Records from a dataset
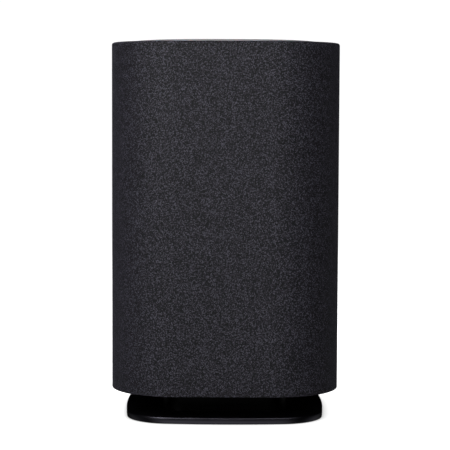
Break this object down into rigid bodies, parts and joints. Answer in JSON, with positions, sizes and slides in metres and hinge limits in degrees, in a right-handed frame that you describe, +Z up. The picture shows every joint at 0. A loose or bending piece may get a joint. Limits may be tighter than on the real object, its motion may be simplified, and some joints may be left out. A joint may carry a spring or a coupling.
{
  "type": "smart home hub",
  "caption": "Voice-controlled smart home hub: a fabric-wrapped rounded-square speaker column on a recessed neck and a thin base plate, with a raised light ring and key panel on top and rear ports.",
  "frame": {"origin": "middle of the underside of the rubber foot pad, on the table surface", "axes": "+Z up along the column, the front faces -Y, the rear ports face +Y, +X is to the right seen from the front"},
  "size_m": [0.1044, 0.1044, 0.1731],
  "materials": {
    "charcoal_fabric": "woven melange, matt",
    "gloss_black": "polished",
    "satin_black": "fine moulded texture",
    "base_metal": "satin anodised look, polished bevel",
    "foot_rubber": "matt",
    "screw_steel": "black zinc",
    "grille_steel": "powder coat",
    "inner_plastic": "moulded",
    "circuit_board": "solder mask",
    "chip_plastic": "moulded epoxy",
    "tinned_steel": "tinned",
    "aluminium": "extruded",
    "antenna_film": "film with copper",
    "light_guide": "frosted translucent",
    "key_plastic": "satin",
    "silicone": "matt",
    "foam_gasket": "closed-cell foam",
    "magnet_ferrite": "sintered ferrite",
    "motor_steel": "zinc plated",
    "copper_coil": "enamelled copper",
    "cone_paper": "coated pulp",
    "surround_rubber": "butyl rubber",
    "spider_cloth": "resin-dipped cotton",
    "dome_silk": "coated silk",
    "button_grey": "satin",
    "led_white": "phosphor",
    "mic_can": "gold plated"
  },
  "bodies": {
    "housing": {"foot_pad": "foot_rubber", "base_plate": "base_metal", "base_screws": "screw_steel", "neck": "satin_black", "neck_screws": "screw_steel", "bottom_cover": "satin_black", "case_screws": "screw_steel", "fabric_sleeve": "charcoal_fabric", "grille_sleeve": "grille_steel", "chassis_frame": "inner_plastic", "main_board": "circuit_board", "board_screws": "screw_steel", "board_chips": "chip_plastic", "radio_shield": "tinned_steel", "heat_spreader": "aluminium", "ethernet_jack": "tinned_steel", "power_jack": "tinned_steel", "port_panel": "satin_black", "pair_switch": "chip_plastic", "wifi_antenna": "antenna_film", "mesh_antenna": "antenna_film", "enclosure_shell": "inner_plastic", "enclosure_screws": "screw_steel", "front_baffle": "inner_plastic", "baffle_gasket": "foam_gasket", "baffle_screws": "screw_steel", "woofer_basket": "inner_plastic", "woofer_top_plate": "motor_steel", "woofer_magnet": "magnet_ferrite", "woofer_yoke": "motor_steel", "woofer_surround": "surround_rubber", "woofer_spider": "spider_cloth", "woofer_screws": "screw_steel", "tweeter_faceplate": "inner_plastic", "tweeter_magnet": "magnet_ferrite", "left_radiator_frame": "inner_plastic", "left_radiator_surround": "surround_rubber", "right_radiator_frame": "inner_plastic", "right_radiator_surround": "surround_rubber", "top_frame": "inner_plastic", "mic_board": "circuit_board", "microphones": "mic_can", "ring_leds": "led_white", "key_switches": "chip_plastic", "key_mat": "silicone", "control_panel": "gloss_black", "light_ring": "light_guide", "top_carrier": "satin_black"},
    "woofer_diaphragm": {"woofer_cone": "cone_paper", "woofer_dust_cap": "cone_paper", "woofer_voice_coil": "copper_coil"},
    "tweeter_diaphragm": {"tweeter_dome": "dome_silk"},
    "left_radiator": {"left_radiator_cone": "cone_paper"},
    "right_radiator": {"right_radiator_cone": "cone_paper"},
    "volume_up": {"volume_up_key": "key_plastic"},
    "volume_down": {"volume_down_key": "key_plastic"},
    "action": {"action_key": "key_plastic"},
    "mute": {"mute_key": "key_plastic"},
    "pairing": {"pair_button": "button_grey"}
  },
  "joints": [
    {"name": "woofer_stroke", "type": "slide", "parent": "housing", "child": "woofer_diaphragm", "axis": [0, -1, 0], "range_m": [-0.0025, 0.0025], "stiffness_N_per_m": 900, "deforming": ["woofer_surround", "woofer_spider"]},
    {"name": "tweeter_stroke", "type": "slide", "parent": "housing", "child": "tweeter_diaphragm", "axis": [0, -1, 0], "range_m": [-0.0003, 0.0003], "stiffness_N_per_m": 600},
    {"name": "left_radiator_stroke", "type": "slide", "parent": "housing", "child": "left_radiator", "axis": [-1, 0, 0], "range_m": [-0.003, 0.003], "stiffness_N_per_m": 500, "deforming": ["left_radiator_surround"]},
    {"name": "right_radiator_stroke", "type": "slide", "parent": "housing", "child": "right_radiator", "axis": [1, 0, 0], "range_m": [-0.003, 0.003], "stiffness_N_per_m": 500, "deforming": ["right_radiator_surround"]},
    {"name": "volume_up_press", "type": "slide", "parent": "housing", "child": "volume_up", "axis": [0, 0, -1], "range_m": [0, 0.0006], "stiffness_N_per_m": 700, "springref_m": -0.0006, "deforming": ["key_mat"]},
    {"name": "volume_down_press", "type": "slide", "parent": "housing", "child": "volume_down", "axis": [0, 0, -1], "range_m": [0, 0.0006], "stiffness_N_per_m": 700, "springref_m": -0.0006, "deforming": ["key_mat"]},
    {"name": "action_press", "type": "slide", "parent": "housing", "child": "action", "axis": [0, 0, -1], "range_m": [0, 0.0006], "stiffness_N_per_m": 700, "springref_m": -0.0006, "deforming": ["key_mat"]},
    {"name": "mute_press", "type": "slide", "parent": "housing", "child": "mute", "axis": [0, 0, -1], "range_m": [0, 0.0006], "stiffness_N_per_m": 700, "springref_m": -0.0006, "deforming": ["key_mat"]},
    {"name": "pairing_press", "type": "slide", "parent": "housing", "child": "pairing", "axis": [0, -1, 0], "range_m": [0, 0.0008], "stiffness_N_per_m": 500, "springref_m": -0.0006}
  ],
  "couplings": [
    {"joint": "left_radiator_stroke", "follows": "woofer_stroke", "ratio": -1},
    {"joint": "right_radiator_stroke", "follows": "woofer_stroke", "ratio": -1}
  ]
}
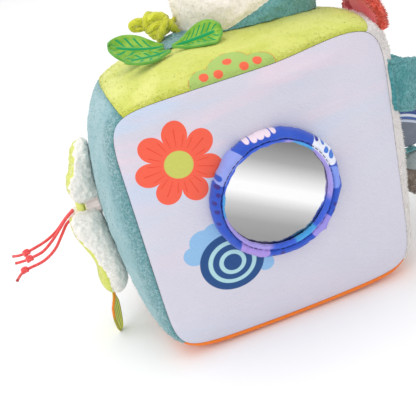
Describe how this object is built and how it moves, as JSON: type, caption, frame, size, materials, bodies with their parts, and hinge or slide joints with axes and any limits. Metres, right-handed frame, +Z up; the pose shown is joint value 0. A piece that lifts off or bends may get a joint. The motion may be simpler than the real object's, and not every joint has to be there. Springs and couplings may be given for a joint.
{
  "type": "soft activity block",
  "caption": "Soft stuffed fabric activity block for a baby, with a round safety mirror, a stuffed flower with knotted cords, cloth leaves, a plush cushion, a grab loop, tags and a hanging pod.",
  "frame": {"origin": "middle of the flat face that the block rests on", "axes": "+Z up, the mirror side faces -Y, the grab loop is on +X and the flower on -X"},
  "size_m": [0.2608, 0.1374, 0.2071],
  "materials": {
    "foam_white": "open-cell foam",
    "lilac_satin": "soft shimmering satin",
    "blue_cotton": "woven cotton",
    "teal_velour": "short-pile velour",
    "cream_plush": "soft plush",
    "lime_velour": "short-pile velour",
    "orange_cotton": "woven cotton",
    "mirror_film": "flexible safety mirror",
    "grey_felt": "felt pad",
    "blue_binding": "rolled woven binding",
    "leaf_cloth": "printed cotton",
    "jersey_lime": "jersey cord",
    "pink_satin": "satin",
    "coral_boucle": "looped boucle plush",
    "coral_cord": "twisted cord",
    "grey_satin": "printed satin ribbon",
    "taupe_boucle": "looped boucle plush"
  },
  "bodies": {
    "block": {"foam_core": "foam_white", "front_panel": "lilac_satin", "back_panel": "blue_cotton", "right_panel": "cream_plush", "top_panel": "lime_velour", "left_panel": "teal_velour", "bottom_panel": "orange_cotton", "mirror_backing": "grey_felt", "mirror_disc": "mirror_film", "mirror_binding": "blue_binding", "cushion_tab": "teal_velour", "flower_neck": "pink_satin", "flower_button": "lime_velour", "handle_end_front": "teal_velour", "handle_end_back": "teal_velour", "pod_tab": "teal_velour"},
    "leaf_left": {"leaf_left": "leaf_cloth"},
    "leaf_front": {"leaf_front": "leaf_cloth"},
    "leaf_right": {"leaf_right": "leaf_cloth"},
    "knot": {"jersey_knot": "jersey_lime"},
    "cushion": {"cushion_top": "cream_plush", "cushion_base": "teal_velour"},
    "petal_upper": {"petal_upper_padding": "cream_plush", "petal_upper_face": "lime_velour"},
    "petal_lower": {"petal_lower_padding": "cream_plush", "petal_lower_face": "lime_velour", "stamen_cord_1": "coral_cord", "stamen_cord_2": "coral_cord", "stamen_cord_3": "coral_cord", "stamen_knot_1": "coral_cord", "stamen_knot_2": "coral_cord", "stamen_knot_3": "coral_cord"},
    "petal_back": {"petal_back_padding": "cream_plush", "petal_back_face": "lime_velour"},
    "leaf_tag": {"flower_leaf_tag": "leaf_cloth"},
    "handle": {"handle_loop": "teal_velour"},
    "flap": {"flap_lining": "pink_satin", "flap_shell": "coral_boucle"},
    "ribbon": {"ribbon_tag": "grey_satin"},
    "pod": {"pod_cap": "teal_velour", "pod_body": "taupe_boucle"}
  },
  "joints": [
    {"name": "leaf_left_lift", "type": "hinge", "parent": "block", "child": "leaf_left", "pos_m": [-0.0267, -0.0151, 0.1565], "axis": [0.139, 0.9903, 0], "range_deg": [0, 20], "stiffness_Nm_per_rad": 0.002},
    {"name": "leaf_front_lift", "type": "hinge", "parent": "block", "child": "leaf_front", "pos_m": [-0.026, -0.0249, 0.1563], "axis": [-0.208, 0.9781, 0], "range_deg": [0, 20], "stiffness_Nm_per_rad": 0.002},
    {"name": "leaf_right_lift", "type": "hinge", "parent": "block", "child": "leaf_right", "pos_m": [-0.0262, -0.0225, 0.1578], "axis": [-0.2921, -0.9564, 0], "range_deg": [0, 20], "stiffness_Nm_per_rad": 0.002},
    {"name": "knot_swing", "type": "hinge", "parent": "block", "child": "knot", "pos_m": [-0.0156, 0.0014, 0.157], "axis": [0, 0, 1], "range_deg": [-12, 0], "stiffness_Nm_per_rad": 0.002},
    {"name": "cushion_tilt", "type": "hinge", "parent": "block", "child": "cushion", "pos_m": [0.024, 0.0271, 0.1495], "axis": [-1, 0, 0], "range_deg": [0, 35], "stiffness_Nm_per_rad": 0.2},
    {"name": "petal_upper_lift", "type": "hinge", "parent": "block", "child": "petal_upper", "pos_m": [-0.0976, 0.0017, 0.0894], "axis": [0, -0.9781, 0.208], "range_deg": [0, 35], "stiffness_Nm_per_rad": 0.08},
    {"name": "petal_lower_lift", "type": "hinge", "parent": "block", "child": "petal_lower", "pos_m": [-0.1026, 0, 0.082], "axis": [0, 0.9903, -0.139], "range_deg": [0, 30], "stiffness_Nm_per_rad": 0.08},
    {"name": "petal_back_lift", "type": "hinge", "parent": "block", "child": "petal_back", "pos_m": [-0.0956, 0.0082, 0.0829], "axis": [0, -0.1045, 0.9945], "range_deg": [0, 35], "stiffness_Nm_per_rad": 0.08},
    {"name": "leaf_tag_swing", "type": "hinge", "parent": "petal_lower", "child": "leaf_tag", "pos_m": [-0.0939, -0.0077, 0.0272], "axis": [0, 1, 0], "range_deg": [-20, 50], "stiffness_Nm_per_rad": 0.0005},
    {"name": "handle_lift", "type": "hinge", "parent": "block", "child": "handle", "pos_m": [0.08269, 0, 0.11026], "axis": [0, -1, 0], "range_deg": [-10, 20], "stiffness_Nm_per_rad": 0.05},
    {"name": "flap_fold", "type": "hinge", "parent": "block", "child": "flap", "pos_m": [0.0767, -0.031, 0.1393], "axis": [0, 1, 0], "range_deg": [0, 35], "stiffness_Nm_per_rad": 0.01},
    {"name": "ribbon_turn", "type": "hinge", "parent": "block", "child": "ribbon", "pos_m": [0.0866, -0.018, 0.074], "axis": [0, 0, 1], "range_deg": [-20, 20], "stiffness_Nm_per_rad": 0.002},
    {"name": "pod_swing", "type": "hinge", "parent": "block", "child": "pod", "pos_m": [0.10015, -0.02, 0.05505], "axis": [0, -1, 0], "range_deg": [-10, 35]}
  ]
}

EXERCISE REQUIREMENTS:
Copy each line holding the word "that" from the listing above.

WRITTEN ANSWER:
Break this object down into rigid bodies, parts and joints. Answer in JSON, with positions, sizes and slides in metres and hinge limits in degrees, in a right-handed frame that you describe, +Z up. The picture shows every joint at 0. A loose or bending piece may get a joint. Limits may be tighter than on the real object, its motion may be simplified, and some joints may be left out. A joint may carry a spring or a coupling.
Describe how this object is built and how it moves, as JSON: type, caption, frame, size, materials, bodies with their parts, and hinge or slide joints with axes and any limits. Metres, right-handed frame, +Z up; the pose shown is joint value 0. A piece that lifts off or bends may get a joint. The motion may be simpler than the real object's, and not every joint has to be there. Springs and couplings may be given for a joint.
  "frame": {"origin": "middle of the flat face that the block rests on", "axes": "+Z up, the mirror side faces -Y, the grab loop is on +X and the flower on -X"},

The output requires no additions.